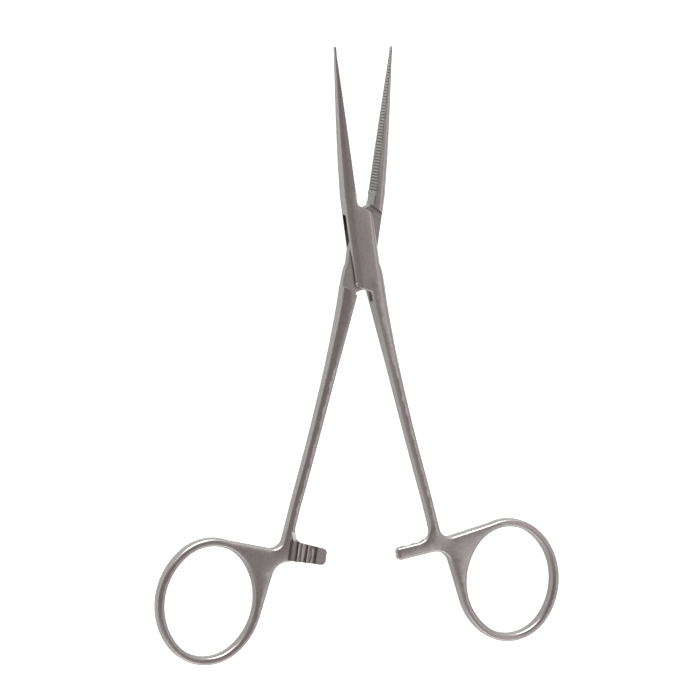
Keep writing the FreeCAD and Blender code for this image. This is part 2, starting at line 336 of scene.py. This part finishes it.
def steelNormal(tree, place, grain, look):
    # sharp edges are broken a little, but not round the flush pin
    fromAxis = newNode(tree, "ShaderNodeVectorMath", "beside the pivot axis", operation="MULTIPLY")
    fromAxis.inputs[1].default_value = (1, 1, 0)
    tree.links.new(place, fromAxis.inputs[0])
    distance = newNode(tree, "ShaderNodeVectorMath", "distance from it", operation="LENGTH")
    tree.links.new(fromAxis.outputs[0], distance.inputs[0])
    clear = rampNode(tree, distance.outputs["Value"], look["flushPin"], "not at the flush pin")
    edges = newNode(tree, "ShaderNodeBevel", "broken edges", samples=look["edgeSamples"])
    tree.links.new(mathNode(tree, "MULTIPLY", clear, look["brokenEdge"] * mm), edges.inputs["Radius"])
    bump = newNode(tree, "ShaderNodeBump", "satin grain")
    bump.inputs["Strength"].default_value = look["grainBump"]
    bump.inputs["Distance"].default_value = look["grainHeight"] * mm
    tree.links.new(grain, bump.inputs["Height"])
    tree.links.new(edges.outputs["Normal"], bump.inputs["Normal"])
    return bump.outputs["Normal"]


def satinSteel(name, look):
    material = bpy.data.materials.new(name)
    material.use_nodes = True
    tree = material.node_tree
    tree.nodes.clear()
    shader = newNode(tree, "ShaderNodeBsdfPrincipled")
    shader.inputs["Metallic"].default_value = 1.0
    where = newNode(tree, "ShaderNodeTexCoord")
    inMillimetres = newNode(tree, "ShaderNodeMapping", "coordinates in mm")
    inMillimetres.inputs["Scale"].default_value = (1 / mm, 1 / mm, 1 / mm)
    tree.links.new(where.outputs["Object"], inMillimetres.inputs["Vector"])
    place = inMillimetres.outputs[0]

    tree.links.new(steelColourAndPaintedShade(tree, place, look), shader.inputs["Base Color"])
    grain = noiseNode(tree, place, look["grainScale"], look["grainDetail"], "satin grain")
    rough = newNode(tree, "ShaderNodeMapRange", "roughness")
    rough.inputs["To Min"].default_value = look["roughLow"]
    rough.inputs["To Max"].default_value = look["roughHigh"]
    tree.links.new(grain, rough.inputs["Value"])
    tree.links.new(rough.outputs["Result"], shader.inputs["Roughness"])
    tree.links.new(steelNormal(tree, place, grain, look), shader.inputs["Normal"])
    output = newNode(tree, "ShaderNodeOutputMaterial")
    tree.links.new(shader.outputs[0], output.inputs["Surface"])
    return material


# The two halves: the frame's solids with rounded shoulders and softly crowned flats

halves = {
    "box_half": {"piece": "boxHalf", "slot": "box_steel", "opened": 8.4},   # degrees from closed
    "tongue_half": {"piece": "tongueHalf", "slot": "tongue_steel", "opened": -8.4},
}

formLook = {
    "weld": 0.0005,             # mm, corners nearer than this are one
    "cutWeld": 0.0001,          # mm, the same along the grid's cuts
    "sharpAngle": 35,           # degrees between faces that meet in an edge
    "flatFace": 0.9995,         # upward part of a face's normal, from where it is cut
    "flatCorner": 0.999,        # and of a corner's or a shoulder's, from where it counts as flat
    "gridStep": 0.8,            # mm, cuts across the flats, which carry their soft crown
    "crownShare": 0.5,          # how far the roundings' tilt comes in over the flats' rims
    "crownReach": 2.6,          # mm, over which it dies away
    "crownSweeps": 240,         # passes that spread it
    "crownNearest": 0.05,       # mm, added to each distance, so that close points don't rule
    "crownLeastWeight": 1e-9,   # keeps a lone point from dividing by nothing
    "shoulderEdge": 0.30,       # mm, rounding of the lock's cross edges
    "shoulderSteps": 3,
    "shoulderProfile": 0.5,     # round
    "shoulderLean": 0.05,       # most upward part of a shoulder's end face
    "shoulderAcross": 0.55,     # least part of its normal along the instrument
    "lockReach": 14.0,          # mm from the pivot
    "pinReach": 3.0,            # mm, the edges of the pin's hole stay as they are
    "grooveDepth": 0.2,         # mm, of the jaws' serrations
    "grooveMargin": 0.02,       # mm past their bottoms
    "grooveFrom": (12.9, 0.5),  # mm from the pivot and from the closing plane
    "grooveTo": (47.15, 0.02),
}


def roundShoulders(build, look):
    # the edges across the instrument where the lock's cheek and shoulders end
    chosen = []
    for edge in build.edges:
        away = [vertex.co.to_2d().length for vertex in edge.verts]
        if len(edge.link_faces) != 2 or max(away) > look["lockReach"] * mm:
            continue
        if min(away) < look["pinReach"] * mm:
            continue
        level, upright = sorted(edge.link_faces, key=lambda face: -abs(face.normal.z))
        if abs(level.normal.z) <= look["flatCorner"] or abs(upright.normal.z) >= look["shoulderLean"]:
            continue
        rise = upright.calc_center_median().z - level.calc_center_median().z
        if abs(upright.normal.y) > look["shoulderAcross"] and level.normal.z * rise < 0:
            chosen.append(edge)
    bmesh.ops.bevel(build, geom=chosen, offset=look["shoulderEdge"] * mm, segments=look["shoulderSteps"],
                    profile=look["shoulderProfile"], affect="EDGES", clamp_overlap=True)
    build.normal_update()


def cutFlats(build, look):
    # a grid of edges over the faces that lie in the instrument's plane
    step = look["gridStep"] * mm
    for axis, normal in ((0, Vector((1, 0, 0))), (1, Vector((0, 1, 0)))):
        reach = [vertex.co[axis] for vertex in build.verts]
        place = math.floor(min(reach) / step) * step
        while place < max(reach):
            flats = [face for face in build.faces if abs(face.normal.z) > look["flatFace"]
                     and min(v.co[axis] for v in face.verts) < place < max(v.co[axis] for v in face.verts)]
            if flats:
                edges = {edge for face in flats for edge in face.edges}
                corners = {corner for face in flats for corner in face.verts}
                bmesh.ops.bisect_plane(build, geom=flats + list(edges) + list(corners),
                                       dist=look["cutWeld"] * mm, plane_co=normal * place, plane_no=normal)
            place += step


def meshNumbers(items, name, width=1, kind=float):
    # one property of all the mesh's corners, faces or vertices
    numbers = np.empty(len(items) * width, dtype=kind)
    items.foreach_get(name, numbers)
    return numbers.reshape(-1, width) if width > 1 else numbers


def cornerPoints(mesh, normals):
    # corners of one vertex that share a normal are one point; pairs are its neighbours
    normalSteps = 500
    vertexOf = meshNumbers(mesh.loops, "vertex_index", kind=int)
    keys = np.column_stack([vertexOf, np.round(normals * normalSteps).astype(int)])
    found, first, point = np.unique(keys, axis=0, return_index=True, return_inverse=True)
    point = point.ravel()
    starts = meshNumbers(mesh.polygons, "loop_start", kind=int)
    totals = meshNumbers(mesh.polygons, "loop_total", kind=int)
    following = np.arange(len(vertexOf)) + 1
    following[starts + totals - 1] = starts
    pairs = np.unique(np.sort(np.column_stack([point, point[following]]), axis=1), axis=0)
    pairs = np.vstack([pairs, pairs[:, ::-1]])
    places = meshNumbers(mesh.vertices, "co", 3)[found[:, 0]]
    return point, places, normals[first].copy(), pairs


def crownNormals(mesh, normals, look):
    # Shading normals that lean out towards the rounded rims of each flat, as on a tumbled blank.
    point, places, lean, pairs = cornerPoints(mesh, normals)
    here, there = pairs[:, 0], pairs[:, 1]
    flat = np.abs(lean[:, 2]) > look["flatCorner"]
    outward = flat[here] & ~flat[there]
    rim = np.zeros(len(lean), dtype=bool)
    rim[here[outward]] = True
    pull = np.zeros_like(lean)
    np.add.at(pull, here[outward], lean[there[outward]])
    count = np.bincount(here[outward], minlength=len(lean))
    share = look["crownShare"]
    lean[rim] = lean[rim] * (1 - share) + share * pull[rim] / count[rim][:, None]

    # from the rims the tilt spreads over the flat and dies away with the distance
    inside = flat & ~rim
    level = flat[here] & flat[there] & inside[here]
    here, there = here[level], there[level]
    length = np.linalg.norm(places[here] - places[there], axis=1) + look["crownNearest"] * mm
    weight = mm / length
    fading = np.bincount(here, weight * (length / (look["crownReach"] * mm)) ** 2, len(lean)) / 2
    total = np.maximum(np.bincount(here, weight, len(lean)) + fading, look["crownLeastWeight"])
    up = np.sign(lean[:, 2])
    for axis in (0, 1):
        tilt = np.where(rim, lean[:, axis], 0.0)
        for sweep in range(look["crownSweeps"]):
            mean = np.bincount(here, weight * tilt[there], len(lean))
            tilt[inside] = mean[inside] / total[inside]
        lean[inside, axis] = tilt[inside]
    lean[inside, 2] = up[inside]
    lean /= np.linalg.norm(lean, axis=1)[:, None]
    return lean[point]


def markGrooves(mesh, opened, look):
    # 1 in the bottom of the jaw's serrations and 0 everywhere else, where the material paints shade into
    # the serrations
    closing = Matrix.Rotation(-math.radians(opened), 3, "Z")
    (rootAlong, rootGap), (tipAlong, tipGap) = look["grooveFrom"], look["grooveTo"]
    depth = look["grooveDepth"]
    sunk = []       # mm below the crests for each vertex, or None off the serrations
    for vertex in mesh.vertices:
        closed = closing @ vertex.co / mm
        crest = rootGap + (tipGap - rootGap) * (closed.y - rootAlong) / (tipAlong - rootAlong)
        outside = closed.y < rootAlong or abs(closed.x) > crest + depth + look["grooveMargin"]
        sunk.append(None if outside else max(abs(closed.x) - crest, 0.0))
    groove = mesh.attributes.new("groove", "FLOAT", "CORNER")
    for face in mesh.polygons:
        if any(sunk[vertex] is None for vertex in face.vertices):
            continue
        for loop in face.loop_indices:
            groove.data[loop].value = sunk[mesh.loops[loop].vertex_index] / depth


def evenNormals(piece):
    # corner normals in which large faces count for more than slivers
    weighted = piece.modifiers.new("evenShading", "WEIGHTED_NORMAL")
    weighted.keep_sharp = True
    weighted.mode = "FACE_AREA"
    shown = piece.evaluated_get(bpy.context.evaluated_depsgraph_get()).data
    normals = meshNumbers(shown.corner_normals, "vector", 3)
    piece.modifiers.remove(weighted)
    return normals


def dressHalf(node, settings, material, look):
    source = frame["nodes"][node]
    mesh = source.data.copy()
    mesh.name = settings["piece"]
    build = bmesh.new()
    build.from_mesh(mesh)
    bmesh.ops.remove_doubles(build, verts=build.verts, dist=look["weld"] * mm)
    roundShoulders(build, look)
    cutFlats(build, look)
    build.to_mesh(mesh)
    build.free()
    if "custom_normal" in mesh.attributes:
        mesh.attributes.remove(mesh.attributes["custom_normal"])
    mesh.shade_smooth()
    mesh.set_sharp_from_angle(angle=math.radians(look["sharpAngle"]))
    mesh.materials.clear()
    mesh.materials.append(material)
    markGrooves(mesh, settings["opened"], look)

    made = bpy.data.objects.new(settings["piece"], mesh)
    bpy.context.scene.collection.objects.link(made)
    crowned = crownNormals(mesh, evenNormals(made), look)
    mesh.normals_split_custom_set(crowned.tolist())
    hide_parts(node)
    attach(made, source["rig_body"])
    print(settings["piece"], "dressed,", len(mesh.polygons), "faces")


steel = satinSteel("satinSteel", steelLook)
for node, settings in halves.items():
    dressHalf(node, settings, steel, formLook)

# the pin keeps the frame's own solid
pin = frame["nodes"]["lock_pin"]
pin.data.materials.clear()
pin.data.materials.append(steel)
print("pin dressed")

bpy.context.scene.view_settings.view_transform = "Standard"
---
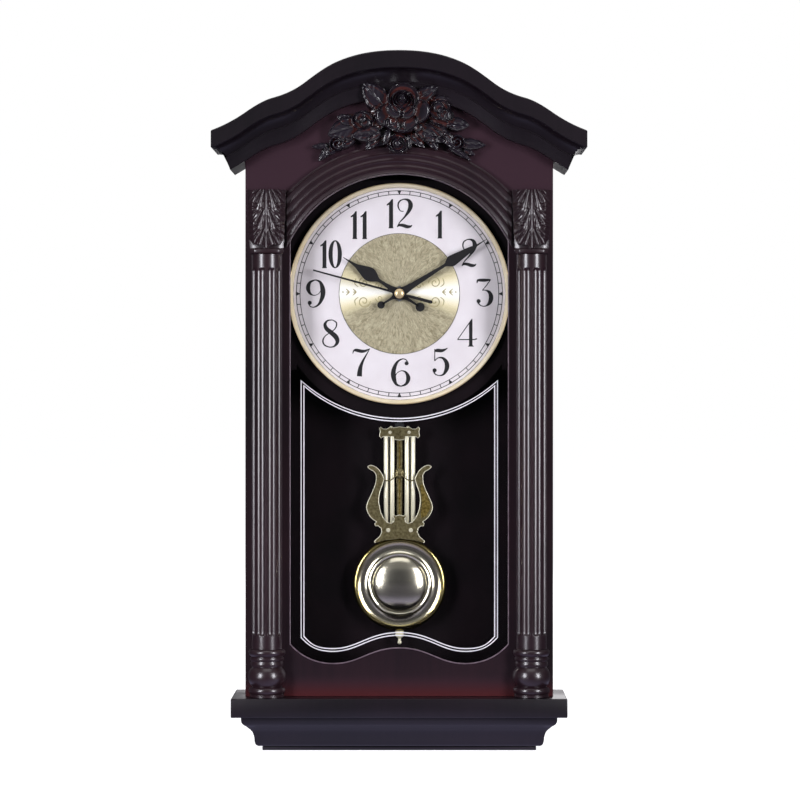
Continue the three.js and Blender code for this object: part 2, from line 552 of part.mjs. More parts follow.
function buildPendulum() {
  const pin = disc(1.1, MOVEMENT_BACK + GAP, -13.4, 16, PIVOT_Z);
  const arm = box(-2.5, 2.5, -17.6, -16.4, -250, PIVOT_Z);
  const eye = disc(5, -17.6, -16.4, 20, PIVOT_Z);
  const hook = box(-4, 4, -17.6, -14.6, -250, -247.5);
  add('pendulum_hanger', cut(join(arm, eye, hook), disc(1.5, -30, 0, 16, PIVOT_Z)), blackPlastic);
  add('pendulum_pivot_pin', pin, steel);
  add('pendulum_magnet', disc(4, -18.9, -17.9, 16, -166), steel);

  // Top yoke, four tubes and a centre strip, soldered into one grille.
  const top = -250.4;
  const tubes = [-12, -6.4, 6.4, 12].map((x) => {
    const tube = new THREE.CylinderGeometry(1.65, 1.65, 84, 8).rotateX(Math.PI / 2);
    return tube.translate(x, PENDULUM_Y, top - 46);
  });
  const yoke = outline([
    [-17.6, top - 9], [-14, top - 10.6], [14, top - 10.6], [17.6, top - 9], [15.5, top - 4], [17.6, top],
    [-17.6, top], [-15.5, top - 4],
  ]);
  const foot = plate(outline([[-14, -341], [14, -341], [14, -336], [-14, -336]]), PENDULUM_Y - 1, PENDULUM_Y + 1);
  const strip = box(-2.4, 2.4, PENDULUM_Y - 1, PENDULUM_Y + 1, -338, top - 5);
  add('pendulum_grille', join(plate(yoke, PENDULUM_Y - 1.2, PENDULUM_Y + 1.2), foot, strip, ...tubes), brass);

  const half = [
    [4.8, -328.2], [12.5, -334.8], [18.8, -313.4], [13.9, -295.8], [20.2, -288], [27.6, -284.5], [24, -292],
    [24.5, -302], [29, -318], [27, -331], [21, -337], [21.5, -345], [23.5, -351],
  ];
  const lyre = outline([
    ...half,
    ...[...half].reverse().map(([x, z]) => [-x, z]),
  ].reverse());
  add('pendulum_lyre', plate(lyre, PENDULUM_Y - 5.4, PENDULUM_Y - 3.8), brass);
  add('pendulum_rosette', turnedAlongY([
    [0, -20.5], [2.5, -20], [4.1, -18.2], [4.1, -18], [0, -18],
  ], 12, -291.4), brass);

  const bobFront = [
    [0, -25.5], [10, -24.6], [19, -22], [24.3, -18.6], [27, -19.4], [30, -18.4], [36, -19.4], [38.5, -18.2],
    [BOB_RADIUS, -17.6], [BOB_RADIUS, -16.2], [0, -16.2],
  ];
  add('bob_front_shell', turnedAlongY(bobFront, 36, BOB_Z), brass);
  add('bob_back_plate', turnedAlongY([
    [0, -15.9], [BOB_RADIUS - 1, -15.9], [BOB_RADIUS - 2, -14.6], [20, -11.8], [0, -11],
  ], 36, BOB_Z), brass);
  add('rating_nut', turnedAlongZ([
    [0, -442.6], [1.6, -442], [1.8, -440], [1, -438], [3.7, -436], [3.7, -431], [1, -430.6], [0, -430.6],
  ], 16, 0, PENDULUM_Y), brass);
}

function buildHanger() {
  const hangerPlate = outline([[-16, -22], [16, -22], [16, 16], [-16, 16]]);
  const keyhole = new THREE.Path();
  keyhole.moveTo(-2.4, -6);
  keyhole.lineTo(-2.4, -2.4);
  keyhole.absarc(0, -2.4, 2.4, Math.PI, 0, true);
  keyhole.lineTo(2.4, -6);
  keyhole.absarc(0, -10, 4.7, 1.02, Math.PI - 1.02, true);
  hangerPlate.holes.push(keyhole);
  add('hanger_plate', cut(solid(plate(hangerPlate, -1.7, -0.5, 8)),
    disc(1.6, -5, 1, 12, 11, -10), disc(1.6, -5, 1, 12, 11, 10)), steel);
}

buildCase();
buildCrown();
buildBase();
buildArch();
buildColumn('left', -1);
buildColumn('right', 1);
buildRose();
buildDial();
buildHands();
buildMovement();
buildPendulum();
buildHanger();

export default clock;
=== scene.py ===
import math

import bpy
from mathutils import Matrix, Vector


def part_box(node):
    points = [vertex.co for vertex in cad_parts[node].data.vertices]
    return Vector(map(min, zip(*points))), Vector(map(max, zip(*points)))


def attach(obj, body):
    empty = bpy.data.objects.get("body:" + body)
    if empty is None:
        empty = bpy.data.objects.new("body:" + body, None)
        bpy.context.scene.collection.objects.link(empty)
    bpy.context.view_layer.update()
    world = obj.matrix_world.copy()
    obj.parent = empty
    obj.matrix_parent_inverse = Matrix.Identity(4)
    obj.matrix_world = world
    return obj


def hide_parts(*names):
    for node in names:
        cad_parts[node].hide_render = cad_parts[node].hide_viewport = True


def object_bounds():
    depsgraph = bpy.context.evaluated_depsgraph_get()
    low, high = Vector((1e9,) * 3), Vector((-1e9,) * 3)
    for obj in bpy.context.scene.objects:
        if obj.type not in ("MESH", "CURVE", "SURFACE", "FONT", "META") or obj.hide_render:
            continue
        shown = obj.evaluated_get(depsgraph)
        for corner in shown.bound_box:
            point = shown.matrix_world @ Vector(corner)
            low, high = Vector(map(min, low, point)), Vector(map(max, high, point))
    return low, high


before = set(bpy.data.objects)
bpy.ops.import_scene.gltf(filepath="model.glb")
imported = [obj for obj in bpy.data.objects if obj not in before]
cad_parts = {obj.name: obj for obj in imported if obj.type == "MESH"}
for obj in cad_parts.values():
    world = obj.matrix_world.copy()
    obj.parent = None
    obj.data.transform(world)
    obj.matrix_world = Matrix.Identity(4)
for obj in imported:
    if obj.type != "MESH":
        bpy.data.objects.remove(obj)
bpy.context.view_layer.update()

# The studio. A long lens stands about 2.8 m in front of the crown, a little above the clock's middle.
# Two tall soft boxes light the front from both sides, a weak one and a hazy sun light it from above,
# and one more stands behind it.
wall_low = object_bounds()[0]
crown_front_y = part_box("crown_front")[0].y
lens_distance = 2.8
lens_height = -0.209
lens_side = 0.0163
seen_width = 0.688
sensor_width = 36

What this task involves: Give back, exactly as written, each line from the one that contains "buildCase();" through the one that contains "if empty is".

Task result:
buildCase();
buildCrown();
buildBase();
buildArch();
buildColumn('left', -1);
buildColumn('right', 1);
buildRose();
buildDial();
buildHands();
buildMovement();
buildPendulum();
buildHanger();

export default clock;
=== scene.py ===
import math

import bpy
from mathutils import Matrix, Vector


def part_box(node):
    points = [vertex.co for vertex in cad_parts[node].data.vertices]
    return Vector(map(min, zip(*points))), Vector(map(max, zip(*points)))


def attach(obj, body):
    empty = bpy.data.objects.get("body:" + body)
    if empty is None:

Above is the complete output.